Beating expectations with focus on growth and stability

“We’re going to have to do some big things to achieve those higher levels of growth”

Campaigning on a promise of moving “from poverty to prosperity” propelled Jamaica’s Labour Party to a victory in the February 2016 general election. Nearly two years later, finance minister Audley Shaw remains just as committed to the vow. “We have to send that message to every Jamaican,” he says. “We don’t need to be poor. We are rich in natural resources. We have one of the most beautiful countries in the world. We’re a country that has produced world icons from Bob Marley to Usain Bolt.”

For Shaw, though, it is a tough mandate. He inherited the thankless task of pushing through an extensive roster of economic reforms launched by the previous administration and necessitated by the country’s overwhelming debt to GDP ratio.

He is focused on cutting that debt load with an aggressive programme of fiscal consolidation including overhauling the tax system and jettisoning some 40% of state owned companies. To top it off, he’s eying a 5% annual GDP growth rate within four years.

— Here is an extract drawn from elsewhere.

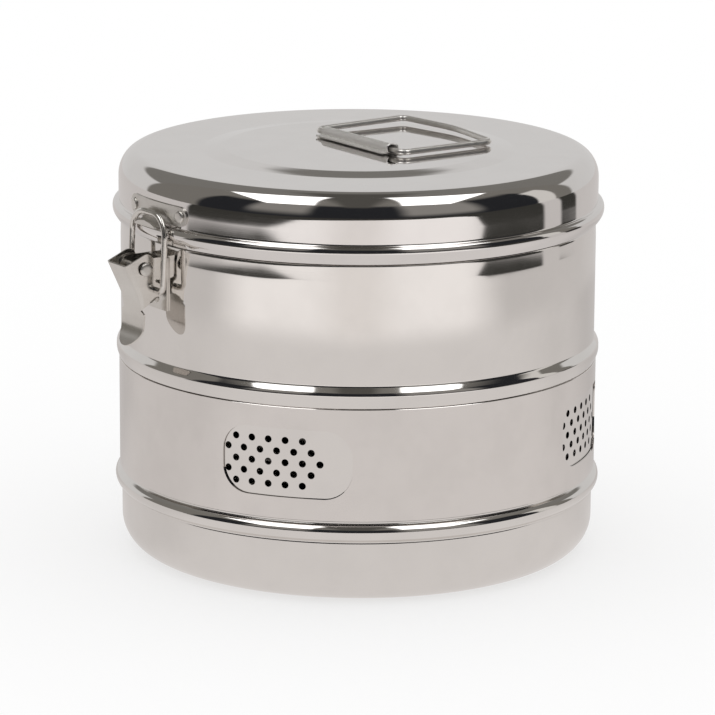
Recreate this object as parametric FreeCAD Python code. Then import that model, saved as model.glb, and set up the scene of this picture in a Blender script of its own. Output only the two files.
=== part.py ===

“It’s a very ambitious target,” says Shaw. “We’ve come out of a period of very marginal 1% growth for far too long. We realise that we’re going to have to do some big things to achieve those higher levels of growth. Those big things have to be a combination of issues, including systematic investment promotion.”

The results are impressive so far. The country’s fiscal performance stands out, says Charles Seville, an analyst at Fitch Ratings. “The new administration has run a large primary surplus. The country still has a very high debt burden but it’s falling as a result of the tight budget.” The sovereign has “outdone expectations” in this regard, he adds.

In a progress review in June, the IMF commended the Caribbean country for posting a primary surplus of over 7%. And Moody’s rewarded the sovereign with an upgrade of its foreign currency rating one notch, to B3 in November, extending a positive trend for the country’s credit rating that started in 2014. The agency cited the government’s “strong commitment” to cutting debt in its decision.

Capital markets investors are also applauding the country’s direction. The sovereign attracted $3bn of demand for a dual tranche bond sale in August, printing a 5% 2028 and a 6.45% 2045. It used the fresh cash to buy back more expensive debt in a liability management exercise.

Now Shaw is focused on attracting investment. Already, China’s Jisco has committed to investing over $2bn in an aluminium plant, while a further $2.1bn is set to come in for hotels, housing and an industrial park around a new highway running from the north to south coasts of the country.

Shaw hopes to attract $2bn-$3bn more private investment for a logistics hub in the centre of the country, which will have air and sea links. Investors from China and Europe are interested, he says.

“Within another six months to a year we’re going to have that investment rolling,” says Shaw.